Everything from the line containing "screw -= Pos(0, 0, -mouth_height) * mouth" through the line containing "cad_parts[node].hide_render = cad_parts[node].hide_viewport" must be quoted exactly; everything else is left out.

> [Information provided]
* * *

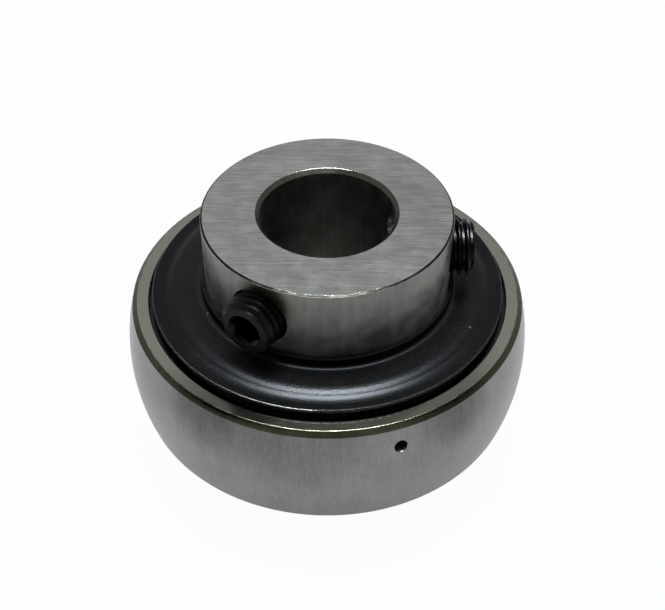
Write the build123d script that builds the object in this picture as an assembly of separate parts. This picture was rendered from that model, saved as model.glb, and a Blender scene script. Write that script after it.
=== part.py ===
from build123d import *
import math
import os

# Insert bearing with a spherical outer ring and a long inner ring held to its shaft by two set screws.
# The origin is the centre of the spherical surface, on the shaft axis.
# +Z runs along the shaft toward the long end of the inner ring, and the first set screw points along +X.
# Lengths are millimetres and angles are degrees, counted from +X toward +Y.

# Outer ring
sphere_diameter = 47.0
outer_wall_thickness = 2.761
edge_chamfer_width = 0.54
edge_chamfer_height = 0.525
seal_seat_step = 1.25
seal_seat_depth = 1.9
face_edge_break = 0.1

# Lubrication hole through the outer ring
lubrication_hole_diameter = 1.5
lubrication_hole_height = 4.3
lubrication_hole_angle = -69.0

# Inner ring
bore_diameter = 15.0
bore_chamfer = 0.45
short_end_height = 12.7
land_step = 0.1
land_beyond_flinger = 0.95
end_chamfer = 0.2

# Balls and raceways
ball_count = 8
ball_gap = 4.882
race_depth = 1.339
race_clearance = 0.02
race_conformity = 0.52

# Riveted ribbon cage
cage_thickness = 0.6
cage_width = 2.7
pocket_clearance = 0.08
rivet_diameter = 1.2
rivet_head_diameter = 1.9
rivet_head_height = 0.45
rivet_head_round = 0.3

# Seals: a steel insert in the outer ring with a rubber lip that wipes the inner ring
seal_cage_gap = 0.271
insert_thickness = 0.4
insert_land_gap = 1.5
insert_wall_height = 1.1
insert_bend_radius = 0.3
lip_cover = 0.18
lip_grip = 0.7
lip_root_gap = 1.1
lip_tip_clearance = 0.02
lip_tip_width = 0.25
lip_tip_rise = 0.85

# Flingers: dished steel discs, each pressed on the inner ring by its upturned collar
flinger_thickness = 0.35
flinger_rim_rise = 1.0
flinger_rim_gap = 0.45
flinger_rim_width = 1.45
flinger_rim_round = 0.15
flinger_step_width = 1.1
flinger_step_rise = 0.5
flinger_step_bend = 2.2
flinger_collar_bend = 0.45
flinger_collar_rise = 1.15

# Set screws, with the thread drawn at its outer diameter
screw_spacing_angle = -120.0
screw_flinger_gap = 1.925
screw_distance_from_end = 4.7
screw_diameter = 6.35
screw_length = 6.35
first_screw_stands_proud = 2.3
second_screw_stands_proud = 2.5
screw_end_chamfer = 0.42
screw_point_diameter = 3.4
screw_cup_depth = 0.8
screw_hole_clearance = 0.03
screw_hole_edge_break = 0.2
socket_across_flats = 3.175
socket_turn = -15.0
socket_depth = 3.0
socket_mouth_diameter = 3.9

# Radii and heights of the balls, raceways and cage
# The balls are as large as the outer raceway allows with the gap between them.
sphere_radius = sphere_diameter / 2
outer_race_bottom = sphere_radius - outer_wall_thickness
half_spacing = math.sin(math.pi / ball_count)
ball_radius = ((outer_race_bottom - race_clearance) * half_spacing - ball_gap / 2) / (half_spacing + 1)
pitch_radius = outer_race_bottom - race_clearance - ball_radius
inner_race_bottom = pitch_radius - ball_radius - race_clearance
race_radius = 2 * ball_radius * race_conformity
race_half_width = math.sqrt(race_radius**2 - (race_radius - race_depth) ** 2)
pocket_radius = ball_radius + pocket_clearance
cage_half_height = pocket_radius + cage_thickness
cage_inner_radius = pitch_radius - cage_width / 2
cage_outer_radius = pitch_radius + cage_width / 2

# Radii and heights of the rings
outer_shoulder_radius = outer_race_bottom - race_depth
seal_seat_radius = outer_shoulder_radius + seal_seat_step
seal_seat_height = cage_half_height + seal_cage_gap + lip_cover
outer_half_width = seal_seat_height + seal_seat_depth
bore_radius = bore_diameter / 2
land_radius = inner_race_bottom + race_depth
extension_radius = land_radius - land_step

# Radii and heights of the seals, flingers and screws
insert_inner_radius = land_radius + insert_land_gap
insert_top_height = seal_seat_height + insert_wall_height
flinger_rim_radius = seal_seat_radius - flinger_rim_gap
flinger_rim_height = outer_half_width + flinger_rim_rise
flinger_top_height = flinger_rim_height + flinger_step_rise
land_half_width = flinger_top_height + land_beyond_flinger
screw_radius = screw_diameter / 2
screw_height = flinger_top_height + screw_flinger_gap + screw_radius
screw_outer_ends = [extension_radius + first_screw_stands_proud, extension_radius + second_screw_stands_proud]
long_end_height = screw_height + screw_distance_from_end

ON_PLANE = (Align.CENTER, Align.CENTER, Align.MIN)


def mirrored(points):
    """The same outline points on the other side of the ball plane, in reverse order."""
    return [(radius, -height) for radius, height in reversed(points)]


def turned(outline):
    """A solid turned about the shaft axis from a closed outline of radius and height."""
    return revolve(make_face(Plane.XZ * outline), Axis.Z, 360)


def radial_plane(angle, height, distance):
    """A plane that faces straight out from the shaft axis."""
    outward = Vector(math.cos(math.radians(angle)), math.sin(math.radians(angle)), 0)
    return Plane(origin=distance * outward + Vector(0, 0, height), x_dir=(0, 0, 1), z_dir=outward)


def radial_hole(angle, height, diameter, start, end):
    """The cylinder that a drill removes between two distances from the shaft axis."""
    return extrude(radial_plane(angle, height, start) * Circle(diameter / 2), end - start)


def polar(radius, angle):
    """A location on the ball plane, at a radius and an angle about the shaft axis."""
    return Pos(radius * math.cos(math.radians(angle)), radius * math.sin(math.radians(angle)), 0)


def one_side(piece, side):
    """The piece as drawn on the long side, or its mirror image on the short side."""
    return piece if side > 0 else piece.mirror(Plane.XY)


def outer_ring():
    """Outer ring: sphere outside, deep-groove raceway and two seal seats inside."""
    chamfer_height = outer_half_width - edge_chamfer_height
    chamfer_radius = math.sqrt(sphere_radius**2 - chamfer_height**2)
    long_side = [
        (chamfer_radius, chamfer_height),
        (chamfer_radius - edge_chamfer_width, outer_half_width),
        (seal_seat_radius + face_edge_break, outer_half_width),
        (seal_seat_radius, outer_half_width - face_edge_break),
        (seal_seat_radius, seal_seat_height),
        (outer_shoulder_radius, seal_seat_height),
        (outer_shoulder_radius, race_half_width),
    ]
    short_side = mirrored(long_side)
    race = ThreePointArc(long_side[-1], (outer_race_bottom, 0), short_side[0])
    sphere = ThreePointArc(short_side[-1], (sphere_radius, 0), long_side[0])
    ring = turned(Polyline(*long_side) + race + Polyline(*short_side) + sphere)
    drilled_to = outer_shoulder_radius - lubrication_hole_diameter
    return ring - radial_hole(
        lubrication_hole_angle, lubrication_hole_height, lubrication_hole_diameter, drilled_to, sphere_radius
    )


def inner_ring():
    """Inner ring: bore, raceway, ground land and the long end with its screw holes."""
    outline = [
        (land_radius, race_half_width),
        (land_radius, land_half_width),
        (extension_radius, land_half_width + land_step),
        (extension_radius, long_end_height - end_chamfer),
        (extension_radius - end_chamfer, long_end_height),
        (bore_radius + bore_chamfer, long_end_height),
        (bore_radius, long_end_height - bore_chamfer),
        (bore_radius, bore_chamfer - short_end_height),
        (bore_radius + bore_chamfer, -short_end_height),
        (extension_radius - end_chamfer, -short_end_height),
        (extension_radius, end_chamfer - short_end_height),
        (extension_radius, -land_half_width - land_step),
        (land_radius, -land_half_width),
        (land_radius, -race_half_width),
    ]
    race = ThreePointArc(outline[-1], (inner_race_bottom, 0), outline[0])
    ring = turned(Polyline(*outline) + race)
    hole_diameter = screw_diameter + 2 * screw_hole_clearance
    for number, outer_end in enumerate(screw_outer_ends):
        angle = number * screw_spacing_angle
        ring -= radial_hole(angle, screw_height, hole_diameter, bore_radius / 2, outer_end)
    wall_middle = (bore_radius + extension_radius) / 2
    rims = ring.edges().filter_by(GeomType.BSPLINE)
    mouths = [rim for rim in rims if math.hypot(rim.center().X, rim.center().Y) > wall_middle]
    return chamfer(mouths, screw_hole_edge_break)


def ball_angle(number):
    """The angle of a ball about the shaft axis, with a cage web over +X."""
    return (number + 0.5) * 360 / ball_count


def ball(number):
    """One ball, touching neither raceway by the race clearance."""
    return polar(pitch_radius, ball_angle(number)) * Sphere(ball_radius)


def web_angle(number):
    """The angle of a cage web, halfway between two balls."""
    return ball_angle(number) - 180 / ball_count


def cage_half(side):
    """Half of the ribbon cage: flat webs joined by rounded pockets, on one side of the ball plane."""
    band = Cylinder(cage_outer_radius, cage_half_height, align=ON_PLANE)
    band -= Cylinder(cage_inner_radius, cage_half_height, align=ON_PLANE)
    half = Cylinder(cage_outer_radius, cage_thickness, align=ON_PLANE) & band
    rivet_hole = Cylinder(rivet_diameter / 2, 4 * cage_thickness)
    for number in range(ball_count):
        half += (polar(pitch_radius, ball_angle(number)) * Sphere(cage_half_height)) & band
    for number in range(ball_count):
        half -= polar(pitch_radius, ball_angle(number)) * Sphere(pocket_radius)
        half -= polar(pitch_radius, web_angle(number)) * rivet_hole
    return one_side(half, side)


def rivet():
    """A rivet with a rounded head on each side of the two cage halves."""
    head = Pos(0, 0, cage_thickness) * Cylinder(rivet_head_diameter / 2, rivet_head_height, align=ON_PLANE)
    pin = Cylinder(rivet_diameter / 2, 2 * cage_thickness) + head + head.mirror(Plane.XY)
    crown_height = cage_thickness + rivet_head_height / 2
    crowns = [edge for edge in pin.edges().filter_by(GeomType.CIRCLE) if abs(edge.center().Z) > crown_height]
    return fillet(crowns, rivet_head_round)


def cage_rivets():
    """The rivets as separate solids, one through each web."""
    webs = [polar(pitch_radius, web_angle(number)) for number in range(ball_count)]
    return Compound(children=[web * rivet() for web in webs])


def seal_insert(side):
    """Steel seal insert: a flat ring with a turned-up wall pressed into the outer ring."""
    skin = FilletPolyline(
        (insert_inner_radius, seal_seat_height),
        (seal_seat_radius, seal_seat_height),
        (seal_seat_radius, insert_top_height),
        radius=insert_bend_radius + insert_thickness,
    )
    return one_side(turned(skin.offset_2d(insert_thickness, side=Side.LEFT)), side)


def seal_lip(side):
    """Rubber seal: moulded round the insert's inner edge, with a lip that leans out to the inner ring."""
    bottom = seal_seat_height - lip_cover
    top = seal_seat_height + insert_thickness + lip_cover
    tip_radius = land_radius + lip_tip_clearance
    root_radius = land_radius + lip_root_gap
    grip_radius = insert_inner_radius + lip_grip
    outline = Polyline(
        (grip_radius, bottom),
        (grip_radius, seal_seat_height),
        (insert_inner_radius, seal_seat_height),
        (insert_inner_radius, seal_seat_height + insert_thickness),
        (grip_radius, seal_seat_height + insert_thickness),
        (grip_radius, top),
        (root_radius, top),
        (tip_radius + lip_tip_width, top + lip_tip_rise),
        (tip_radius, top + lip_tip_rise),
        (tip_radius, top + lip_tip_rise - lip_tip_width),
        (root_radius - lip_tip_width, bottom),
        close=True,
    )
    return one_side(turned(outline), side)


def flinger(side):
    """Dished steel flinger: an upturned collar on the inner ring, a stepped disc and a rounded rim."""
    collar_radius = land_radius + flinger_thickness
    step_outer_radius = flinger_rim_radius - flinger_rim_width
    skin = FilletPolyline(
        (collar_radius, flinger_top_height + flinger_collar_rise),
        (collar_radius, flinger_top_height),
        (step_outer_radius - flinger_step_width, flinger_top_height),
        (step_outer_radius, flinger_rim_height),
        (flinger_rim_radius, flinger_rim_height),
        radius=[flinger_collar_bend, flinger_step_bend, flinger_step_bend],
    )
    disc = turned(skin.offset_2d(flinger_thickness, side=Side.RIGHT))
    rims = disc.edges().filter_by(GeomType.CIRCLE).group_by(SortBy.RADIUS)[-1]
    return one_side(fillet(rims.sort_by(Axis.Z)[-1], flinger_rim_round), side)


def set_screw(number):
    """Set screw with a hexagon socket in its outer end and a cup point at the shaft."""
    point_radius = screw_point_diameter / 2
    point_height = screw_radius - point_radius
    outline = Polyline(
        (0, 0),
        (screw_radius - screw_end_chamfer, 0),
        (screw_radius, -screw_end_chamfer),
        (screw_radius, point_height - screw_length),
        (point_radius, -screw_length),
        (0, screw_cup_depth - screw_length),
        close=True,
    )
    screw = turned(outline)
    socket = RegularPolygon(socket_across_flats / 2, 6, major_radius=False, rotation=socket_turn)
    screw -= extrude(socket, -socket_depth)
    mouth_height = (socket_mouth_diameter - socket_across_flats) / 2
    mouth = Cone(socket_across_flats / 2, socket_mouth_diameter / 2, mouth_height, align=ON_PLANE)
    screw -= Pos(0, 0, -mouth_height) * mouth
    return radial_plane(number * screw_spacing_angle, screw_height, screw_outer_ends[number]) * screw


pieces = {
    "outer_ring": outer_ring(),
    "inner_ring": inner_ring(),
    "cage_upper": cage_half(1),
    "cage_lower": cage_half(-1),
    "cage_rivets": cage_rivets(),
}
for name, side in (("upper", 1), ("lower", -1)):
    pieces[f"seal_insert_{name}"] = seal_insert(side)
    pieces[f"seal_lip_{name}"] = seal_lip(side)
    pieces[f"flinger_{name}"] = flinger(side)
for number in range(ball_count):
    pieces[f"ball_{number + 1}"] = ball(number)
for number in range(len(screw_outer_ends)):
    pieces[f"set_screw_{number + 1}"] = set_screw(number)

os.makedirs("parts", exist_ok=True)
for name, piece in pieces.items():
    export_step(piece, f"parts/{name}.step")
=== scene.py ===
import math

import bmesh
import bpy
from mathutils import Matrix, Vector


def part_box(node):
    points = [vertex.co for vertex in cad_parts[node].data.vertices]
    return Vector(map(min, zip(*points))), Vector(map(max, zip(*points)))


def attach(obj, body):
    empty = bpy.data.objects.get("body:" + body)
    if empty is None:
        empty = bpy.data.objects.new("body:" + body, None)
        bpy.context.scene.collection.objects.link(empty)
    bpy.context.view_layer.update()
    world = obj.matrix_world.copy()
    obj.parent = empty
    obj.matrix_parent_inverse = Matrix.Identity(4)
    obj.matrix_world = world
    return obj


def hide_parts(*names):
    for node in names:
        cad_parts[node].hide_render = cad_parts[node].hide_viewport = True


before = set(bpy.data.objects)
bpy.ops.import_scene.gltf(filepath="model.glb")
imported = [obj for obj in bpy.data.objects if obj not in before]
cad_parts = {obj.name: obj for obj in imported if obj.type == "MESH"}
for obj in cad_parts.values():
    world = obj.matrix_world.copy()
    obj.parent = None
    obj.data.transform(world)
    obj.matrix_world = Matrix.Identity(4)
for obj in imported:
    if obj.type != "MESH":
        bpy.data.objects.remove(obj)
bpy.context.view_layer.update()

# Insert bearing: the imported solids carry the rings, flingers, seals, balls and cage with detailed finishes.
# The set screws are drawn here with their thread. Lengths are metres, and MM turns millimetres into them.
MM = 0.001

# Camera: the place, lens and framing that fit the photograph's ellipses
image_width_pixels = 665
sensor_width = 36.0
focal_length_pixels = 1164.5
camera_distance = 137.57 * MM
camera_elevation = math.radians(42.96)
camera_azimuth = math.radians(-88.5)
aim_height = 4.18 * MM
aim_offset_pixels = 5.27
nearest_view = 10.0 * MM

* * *

> [Answer for the task]
    screw -= Pos(0, 0, -mouth_height) * mouth
    return radial_plane(number * screw_spacing_angle, screw_height, screw_outer_ends[number]) * screw


pieces = {
    "outer_ring": outer_ring(),
    "inner_ring": inner_ring(),
    "cage_upper": cage_half(1),
    "cage_lower": cage_half(-1),
    "cage_rivets": cage_rivets(),
}
for name, side in (("upper", 1), ("lower", -1)):
    pieces[f"seal_insert_{name}"] = seal_insert(side)
    pieces[f"seal_lip_{name}"] = seal_lip(side)
    pieces[f"flinger_{name}"] = flinger(side)
for number in range(ball_count):
    pieces[f"ball_{number + 1}"] = ball(number)
for number in range(len(screw_outer_ends)):
    pieces[f"set_screw_{number + 1}"] = set_screw(number)

os.makedirs("parts", exist_ok=True)
for name, piece in pieces.items():
    export_step(piece, f"parts/{name}.step")
=== scene.py ===
import math

import bmesh
import bpy
from mathutils import Matrix, Vector


def part_box(node):
    points = [vertex.co for vertex in cad_parts[node].data.vertices]
    return Vector(map(min, zip(*points))), Vector(map(max, zip(*points)))


def attach(obj, body):
    empty = bpy.data.objects.get("body:" + body)
    if empty is None:
        empty = bpy.data.objects.new("body:" + body, None)
        bpy.context.scene.collection.objects.link(empty)
    bpy.context.view_layer.update()
    world = obj.matrix_world.copy()
    obj.parent = empty
    obj.matrix_parent_inverse = Matrix.Identity(4)
    obj.matrix_world = world
    return obj


def hide_parts(*names):
    for node in names:
        cad_parts[node].hide_render = cad_parts[node].hide_viewport = True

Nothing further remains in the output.